Opponents of the law have been raising a hue and cry about racial profiling, but that argument is a non-starter. Because the initial legal challenge was filed before the law was actually applied, the challenge is a “facial” one — asserting that S.B. 1070 is unconstitutional on its face. Consequently, the challengers are basing their claims on speculation: They hypothesize that police officers might act in bad faith and violate the express terms of S.B. 1070.

The Supreme Court has held that such speculation cannot serve to strike down a law as unconstitutional. In the 1987 case of United States v. Salerno, the Court made clear that a “facial challenge to a legislative Act is, of course, the most difficult challenge to mount successfully, since the challenger must establish that no set of circumstances exists under which the Act would be valid.” Here, Arizona need only point out that if its police officers follow the clearly stated terms of S.B. 1070, no racial profiling will occur.

The ACLU’s only remotely plausible argument is that the law is unconstitutional through preemption — meaning that legislation passed by Congress prohibits the State of Arizona from enforcing S.B. 1070. The problem here is that no such legislation exists. While controlling immigration is a job of the federal government, Congress has never enacted a statute that expressly bars states from assisting it in the manner contemplated by the Arizona statute. Without any express preemption to rely on, the challengers must resort to making a more difficult “implied preemption” argument. This is a claim that the Arizona law conflicts with federal law, and therefore interferes with the fulfillment of congressional objectives. However, the numerous judicial precedents supporting the Arizona law will make this an uphill climb.

The U.S. Supreme Court has long recognized that states can enact statutes to discourage illegal immigration without being preempted by federal law. In the landmark 1976 case of De Canas v. Bica, the Supreme Court upheld a California law that prohibited employers from knowingly hiring unauthorized aliens.
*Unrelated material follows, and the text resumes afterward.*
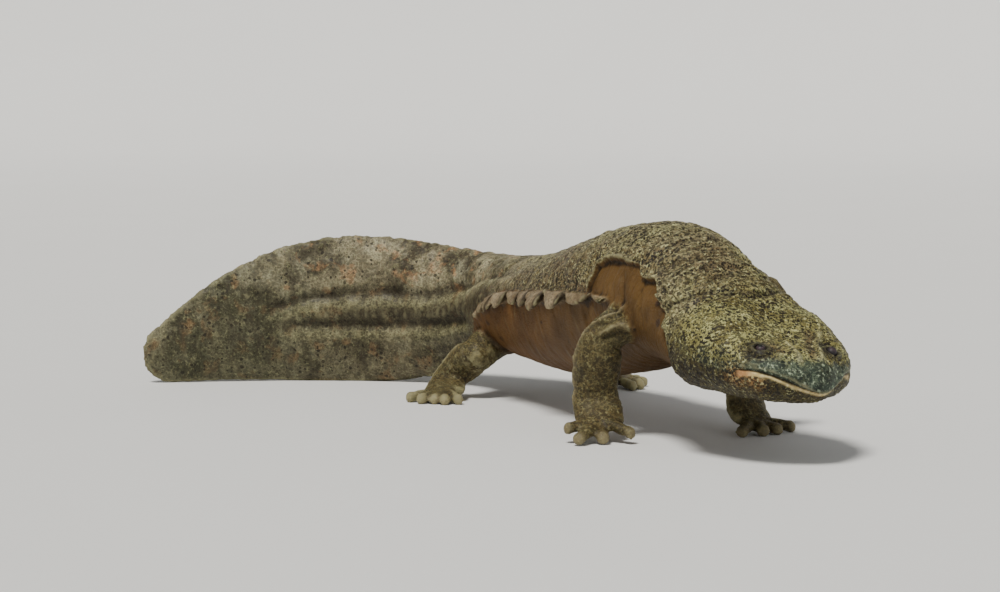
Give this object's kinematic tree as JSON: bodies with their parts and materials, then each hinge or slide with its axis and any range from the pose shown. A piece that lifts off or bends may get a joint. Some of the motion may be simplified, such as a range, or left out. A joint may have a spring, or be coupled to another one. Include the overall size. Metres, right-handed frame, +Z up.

The Court rejected preemption arguments, since “respondents . . . fail to point out, and an independent review does not reveal, any specific indication in either the wording or the legislative history of the [Immigration and Nationality Act] that Congress intended to preclude . . . state regulation touching on aliens in general.” States and cities can enact laws discouraging illegal immigration, and can assist the federal government in enforcing federal immigration laws in other ways, as long as their actions don’t conflict with federal law.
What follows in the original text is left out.